What else is refreshing is Amily’s point of view. Thanks to being so close to Mags and his powerful Gift of mind magic (aka telepathy), her latent Gift has finally awakened. She can see the world through the eyes of animals, which is both unique and useful. I enjoyed seeing how she figured out how to put it to use (though giving animals as gifts for the purpose of using them to spy on people did make me raise an eyebrow…). Given Lackey’s tendencies to give her protagonists splashy, powerful Gifts, this ‘minor’ one with all its subtleties was fascinating. And I enjoyed seeing the world through Amily’s eyes in general. As an adult, she is a sensible person who genuinely wants to help people in whatever way she can.

What I did not expect was to see a third point of view show up: that of Violetta, the youngest daughter of one of the feuding noble families who is brought along to all the parties because her older sisters are ready to be married off to whoever will make the most profitable match. These elder sisters are realistic, even cynical, about their roles and prospects, but Violetta (who is about fifteen) is a romantic who daydreams about meeting a handsome young man who will be the love of her life. She is castigated by her family for these notions, but no one bothers to sit down with her and show her how the world is not the fairytale she imagines it to be. Thanks to her family not bothering to teach her sense, Violetta launches herself headfirst into potential scandal when she writes a passionate letter to the first pretty noble face she sees at a party. This pretty face happens to belong to the only son of her family’s bitterest enemy.

Mags and Amily try to head off disaster after Violetta’s unwise declaration, and for a while they think they have. But when the young nobleman begins to secretly pursue Violetta’s affections, the girl believes that her most romantic dreams have come true– that this handsome young man is her one true love.

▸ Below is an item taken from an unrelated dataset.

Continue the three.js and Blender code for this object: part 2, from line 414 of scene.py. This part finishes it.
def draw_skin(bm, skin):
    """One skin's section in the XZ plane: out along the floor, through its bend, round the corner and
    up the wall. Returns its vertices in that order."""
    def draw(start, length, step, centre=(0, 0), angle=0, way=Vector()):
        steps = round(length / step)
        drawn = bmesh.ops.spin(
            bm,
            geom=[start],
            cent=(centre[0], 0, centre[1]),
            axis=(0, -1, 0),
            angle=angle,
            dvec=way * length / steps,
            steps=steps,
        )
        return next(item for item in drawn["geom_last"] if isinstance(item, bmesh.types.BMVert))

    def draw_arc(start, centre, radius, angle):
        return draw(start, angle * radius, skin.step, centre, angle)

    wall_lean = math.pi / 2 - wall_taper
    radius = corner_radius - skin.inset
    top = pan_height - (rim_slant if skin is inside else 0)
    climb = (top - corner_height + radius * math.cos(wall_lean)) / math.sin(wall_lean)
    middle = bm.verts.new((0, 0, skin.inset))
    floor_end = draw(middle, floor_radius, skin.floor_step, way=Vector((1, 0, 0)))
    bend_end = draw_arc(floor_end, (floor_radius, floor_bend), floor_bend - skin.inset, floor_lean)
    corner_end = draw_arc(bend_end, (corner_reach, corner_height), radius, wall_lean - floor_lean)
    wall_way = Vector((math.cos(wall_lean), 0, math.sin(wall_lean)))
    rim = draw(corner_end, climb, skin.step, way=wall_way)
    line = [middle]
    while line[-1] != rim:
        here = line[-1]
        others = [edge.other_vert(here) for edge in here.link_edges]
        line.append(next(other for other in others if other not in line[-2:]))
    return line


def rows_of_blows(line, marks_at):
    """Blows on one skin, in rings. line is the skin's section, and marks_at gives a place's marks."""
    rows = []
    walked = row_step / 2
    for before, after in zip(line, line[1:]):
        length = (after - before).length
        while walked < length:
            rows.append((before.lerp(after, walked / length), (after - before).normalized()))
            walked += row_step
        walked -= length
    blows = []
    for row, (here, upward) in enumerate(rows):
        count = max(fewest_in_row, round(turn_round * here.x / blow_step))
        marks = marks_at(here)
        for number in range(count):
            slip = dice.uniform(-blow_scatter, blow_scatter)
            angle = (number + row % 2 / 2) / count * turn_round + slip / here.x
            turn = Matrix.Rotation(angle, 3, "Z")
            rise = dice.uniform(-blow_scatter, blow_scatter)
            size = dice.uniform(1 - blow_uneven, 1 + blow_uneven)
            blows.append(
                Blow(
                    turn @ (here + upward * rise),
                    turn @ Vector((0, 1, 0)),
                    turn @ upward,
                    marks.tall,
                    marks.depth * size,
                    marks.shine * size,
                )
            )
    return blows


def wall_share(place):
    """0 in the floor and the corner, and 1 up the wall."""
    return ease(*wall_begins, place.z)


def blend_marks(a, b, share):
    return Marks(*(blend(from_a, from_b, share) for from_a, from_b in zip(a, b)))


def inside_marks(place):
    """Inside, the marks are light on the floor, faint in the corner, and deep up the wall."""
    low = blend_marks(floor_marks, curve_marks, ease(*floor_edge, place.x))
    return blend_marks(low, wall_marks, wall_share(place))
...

There are clear parallels between Closer to Home and Romeo and Juliet, to the point where I thought I knew where the story was going to go. Happily, I was proved wrong. The story went in a different and far more interesting direction. I could almost see it coming, but I wasn’t quite sure until the climactic events actually happened.

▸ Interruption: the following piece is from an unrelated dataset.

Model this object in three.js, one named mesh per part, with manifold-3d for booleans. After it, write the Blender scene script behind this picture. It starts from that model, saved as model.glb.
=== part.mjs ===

And what’s more, Lackey didn’t suddenly end the book at the end of those climactic events! There were consequences for those involved, and I genuinely want to see if those characters will be in the next book, or if Lackey will just move onto the next thing and forget all about them.

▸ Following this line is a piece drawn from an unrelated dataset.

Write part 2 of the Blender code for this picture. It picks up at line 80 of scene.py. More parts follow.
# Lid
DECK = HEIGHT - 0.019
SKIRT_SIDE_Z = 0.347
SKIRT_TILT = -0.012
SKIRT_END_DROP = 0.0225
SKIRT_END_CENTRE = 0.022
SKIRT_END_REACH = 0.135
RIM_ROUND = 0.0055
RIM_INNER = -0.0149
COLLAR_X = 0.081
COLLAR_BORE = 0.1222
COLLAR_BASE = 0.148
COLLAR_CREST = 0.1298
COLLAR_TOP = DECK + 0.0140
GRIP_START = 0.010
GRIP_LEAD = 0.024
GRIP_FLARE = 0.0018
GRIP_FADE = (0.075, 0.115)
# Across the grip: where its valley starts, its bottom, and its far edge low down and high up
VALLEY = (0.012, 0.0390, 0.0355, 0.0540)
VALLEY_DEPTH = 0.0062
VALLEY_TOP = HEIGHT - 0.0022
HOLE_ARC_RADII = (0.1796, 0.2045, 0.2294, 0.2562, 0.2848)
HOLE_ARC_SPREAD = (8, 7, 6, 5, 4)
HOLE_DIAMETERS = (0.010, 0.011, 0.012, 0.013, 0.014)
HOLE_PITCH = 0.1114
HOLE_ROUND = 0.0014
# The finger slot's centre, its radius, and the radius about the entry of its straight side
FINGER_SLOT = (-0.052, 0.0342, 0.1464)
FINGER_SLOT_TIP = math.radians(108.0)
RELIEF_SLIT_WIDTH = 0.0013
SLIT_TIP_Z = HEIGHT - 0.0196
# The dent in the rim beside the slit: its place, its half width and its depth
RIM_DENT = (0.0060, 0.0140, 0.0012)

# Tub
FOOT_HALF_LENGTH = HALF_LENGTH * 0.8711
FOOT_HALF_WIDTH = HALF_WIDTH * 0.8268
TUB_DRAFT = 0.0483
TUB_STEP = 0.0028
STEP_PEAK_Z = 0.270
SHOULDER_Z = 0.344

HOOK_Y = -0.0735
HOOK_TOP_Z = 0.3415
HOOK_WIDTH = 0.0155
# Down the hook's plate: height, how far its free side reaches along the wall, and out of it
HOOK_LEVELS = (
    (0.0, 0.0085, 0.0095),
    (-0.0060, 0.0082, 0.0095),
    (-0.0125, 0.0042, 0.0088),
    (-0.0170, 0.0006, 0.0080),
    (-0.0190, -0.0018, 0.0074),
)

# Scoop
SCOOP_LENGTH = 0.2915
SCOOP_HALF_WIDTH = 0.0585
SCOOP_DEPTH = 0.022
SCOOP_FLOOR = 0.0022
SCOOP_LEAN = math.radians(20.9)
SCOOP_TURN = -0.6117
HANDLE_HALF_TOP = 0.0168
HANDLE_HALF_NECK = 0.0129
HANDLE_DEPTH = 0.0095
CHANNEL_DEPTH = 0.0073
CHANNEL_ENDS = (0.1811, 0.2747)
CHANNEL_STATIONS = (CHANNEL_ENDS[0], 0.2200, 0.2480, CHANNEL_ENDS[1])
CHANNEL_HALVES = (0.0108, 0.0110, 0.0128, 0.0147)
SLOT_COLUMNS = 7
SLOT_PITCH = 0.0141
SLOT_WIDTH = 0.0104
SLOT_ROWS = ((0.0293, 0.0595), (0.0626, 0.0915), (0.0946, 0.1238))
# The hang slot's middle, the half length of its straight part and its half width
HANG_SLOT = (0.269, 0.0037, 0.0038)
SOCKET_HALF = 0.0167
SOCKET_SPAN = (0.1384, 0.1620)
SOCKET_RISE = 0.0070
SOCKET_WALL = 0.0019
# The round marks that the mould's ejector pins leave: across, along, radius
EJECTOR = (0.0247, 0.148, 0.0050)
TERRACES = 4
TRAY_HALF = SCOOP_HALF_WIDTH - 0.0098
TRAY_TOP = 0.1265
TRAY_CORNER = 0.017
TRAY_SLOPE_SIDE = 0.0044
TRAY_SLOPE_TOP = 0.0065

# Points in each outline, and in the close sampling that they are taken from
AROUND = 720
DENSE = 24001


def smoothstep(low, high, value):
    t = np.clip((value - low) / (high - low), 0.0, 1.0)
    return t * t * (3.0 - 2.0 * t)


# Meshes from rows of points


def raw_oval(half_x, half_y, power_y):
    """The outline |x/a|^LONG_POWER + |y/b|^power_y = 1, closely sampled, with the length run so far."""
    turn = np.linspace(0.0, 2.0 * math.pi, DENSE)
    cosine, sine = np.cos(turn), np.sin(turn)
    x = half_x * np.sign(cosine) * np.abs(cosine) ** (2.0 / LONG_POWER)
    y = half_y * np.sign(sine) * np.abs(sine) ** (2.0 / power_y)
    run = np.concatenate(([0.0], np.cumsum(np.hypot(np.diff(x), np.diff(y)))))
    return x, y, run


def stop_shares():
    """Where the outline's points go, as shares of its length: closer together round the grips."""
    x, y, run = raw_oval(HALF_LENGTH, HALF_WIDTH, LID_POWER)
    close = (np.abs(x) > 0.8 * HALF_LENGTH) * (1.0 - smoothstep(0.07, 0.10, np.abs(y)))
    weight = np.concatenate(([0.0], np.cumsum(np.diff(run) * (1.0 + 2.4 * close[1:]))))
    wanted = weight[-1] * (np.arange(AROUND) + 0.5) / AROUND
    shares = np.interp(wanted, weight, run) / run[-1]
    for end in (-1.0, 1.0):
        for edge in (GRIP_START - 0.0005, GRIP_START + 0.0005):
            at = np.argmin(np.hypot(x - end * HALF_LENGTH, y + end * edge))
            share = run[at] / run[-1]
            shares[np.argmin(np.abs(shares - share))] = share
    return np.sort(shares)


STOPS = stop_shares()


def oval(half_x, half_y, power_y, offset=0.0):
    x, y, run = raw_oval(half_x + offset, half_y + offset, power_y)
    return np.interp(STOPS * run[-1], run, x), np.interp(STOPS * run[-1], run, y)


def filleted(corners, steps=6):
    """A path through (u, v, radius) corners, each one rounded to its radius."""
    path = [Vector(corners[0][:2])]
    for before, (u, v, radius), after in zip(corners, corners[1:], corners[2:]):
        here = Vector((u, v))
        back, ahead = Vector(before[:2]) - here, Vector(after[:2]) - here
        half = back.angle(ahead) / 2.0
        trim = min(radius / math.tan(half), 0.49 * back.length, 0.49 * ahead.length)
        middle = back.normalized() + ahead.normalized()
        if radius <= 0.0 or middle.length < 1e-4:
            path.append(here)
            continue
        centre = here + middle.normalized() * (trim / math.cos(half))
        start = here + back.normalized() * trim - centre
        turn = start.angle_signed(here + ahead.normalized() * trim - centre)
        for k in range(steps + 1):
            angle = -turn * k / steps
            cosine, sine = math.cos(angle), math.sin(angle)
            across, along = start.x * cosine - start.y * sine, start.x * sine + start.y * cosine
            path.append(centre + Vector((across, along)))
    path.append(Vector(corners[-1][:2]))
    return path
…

So overall, I was satisfied with Closer to Home. Sure, I’m a bit miffed that Bear and Lena found a posting outside of Haven and so they weren’t there at all (I’d like to see them now that they’ve grown up), and I’m still frustrated that Lackey was so intent on ‘fixing’ Amily’s disability, when basically everything she does in this book could have been done while sitting down or from horseback. But there’s nothing for it at this point. That said, I hope we’ll get more from Amily’s point of view in the next two books. She’s so sensible and clever that I wish she had a whole book to herself. We’ll see in Closer to the Heart if we get more of Amily’s perspective.

I really hope we do.

7 thoughts on “Reading Valdemar: Closer to Home

  1. I enjoyed how “close to home” this one was, too, Kim! Even though these books read for a younger audience, there are goofy things that surprise me. I thought Lady Dia gave Violetta the dog just as a way to butter the girl up so Dia could get closer to her, but no, the dog is a tiny spy! I kind of laughed that I didn’t see it coming. Weirdly, when I’m reading Valdemar books I’m very in the moment and don’t predict what’s going to happen. I’m not sure why I do that; I see things coming in other novels I read. 🤔🤔🤔

    Just earlier today Jackie and I were texting about how old Violetta is. I thought she was maybe 13 because at one point the narrator notes that girls become of age to be married, and they come of age to be engaged. It was something like 14 is pushing it to get engaged, so I figured Violetta was an early teen at most. It shouldn’t matter really, but it does because she reads on page like such a middle schooler. “He didn’t notice me! I’m so embarrassed! I’ll die! Did he get my letter? Is he going to check yes/no???” 😀

  2. I’m usually in the moment with books and not trying to guess what’s going on. With Valdemar books, especially, since they read so fast. I have zero idea what’s going to go on in the next book, but I’m looking forward to it!

    I thought she was fifteen-ish, just because I automatically age the characters up a bit when Lackey doesn’t specify. I think she’s caught up in the misconception that Medieval teens were married off very early, which wasn’t really the case. Sure, if they weren’t married off by twenty-five that was getting on a bit, but it’s not like parents were marrying off their thirteen-year-olds as a matter of course. Royal or noble children were often betrothed and married at early ages for political purposes, but most young women were more likely to get married at 18 or so, while young men married in their early twenties. Even Medieval people recognized that young bodies and minds weren’t fully prepared for adulting.

  3. Interesting! I never much studied Medieval times myself. I took a Chaucer class and got a C. Did you study Medieval history much? When I was at the University of Notre Dame, I was always pleased to meet people getting their PhD in Medieval History. They were easy to spot, being dudes who typically had a princely pony tail and somewhat old-fashioned, fancy clothes, lol.

  4. I didn’t have the chance to study specifically Medieval history at uni, but I did study Renaissance art history, which involves a lot of history history to go along with the art. Since then, I have read a lot of books about Medieval history, so I feel like I have a fairly good grasp of the subject. Still sooo much I don’t know, but that’s what books are for!

  5. Sometimes it can make for a very entertaining read when a character has only minor powers or abilities and not the world-changing ones that seem far more common in fantasy tales. And sometimes they end up being of far more consequence than we’d have thought. Amily sounds like an interesting and refreshing character.

  6. Yes! I almost prefer a character with subtler powers, rather than one with All The Power. They have to be more clever about what they’re doing, rather than using brute force (figuratively) to solve everything. History often turns on someone doing some little thing that ends up being the tipping point. More books should reflect that, I think. It would make for more intersting plots and characters.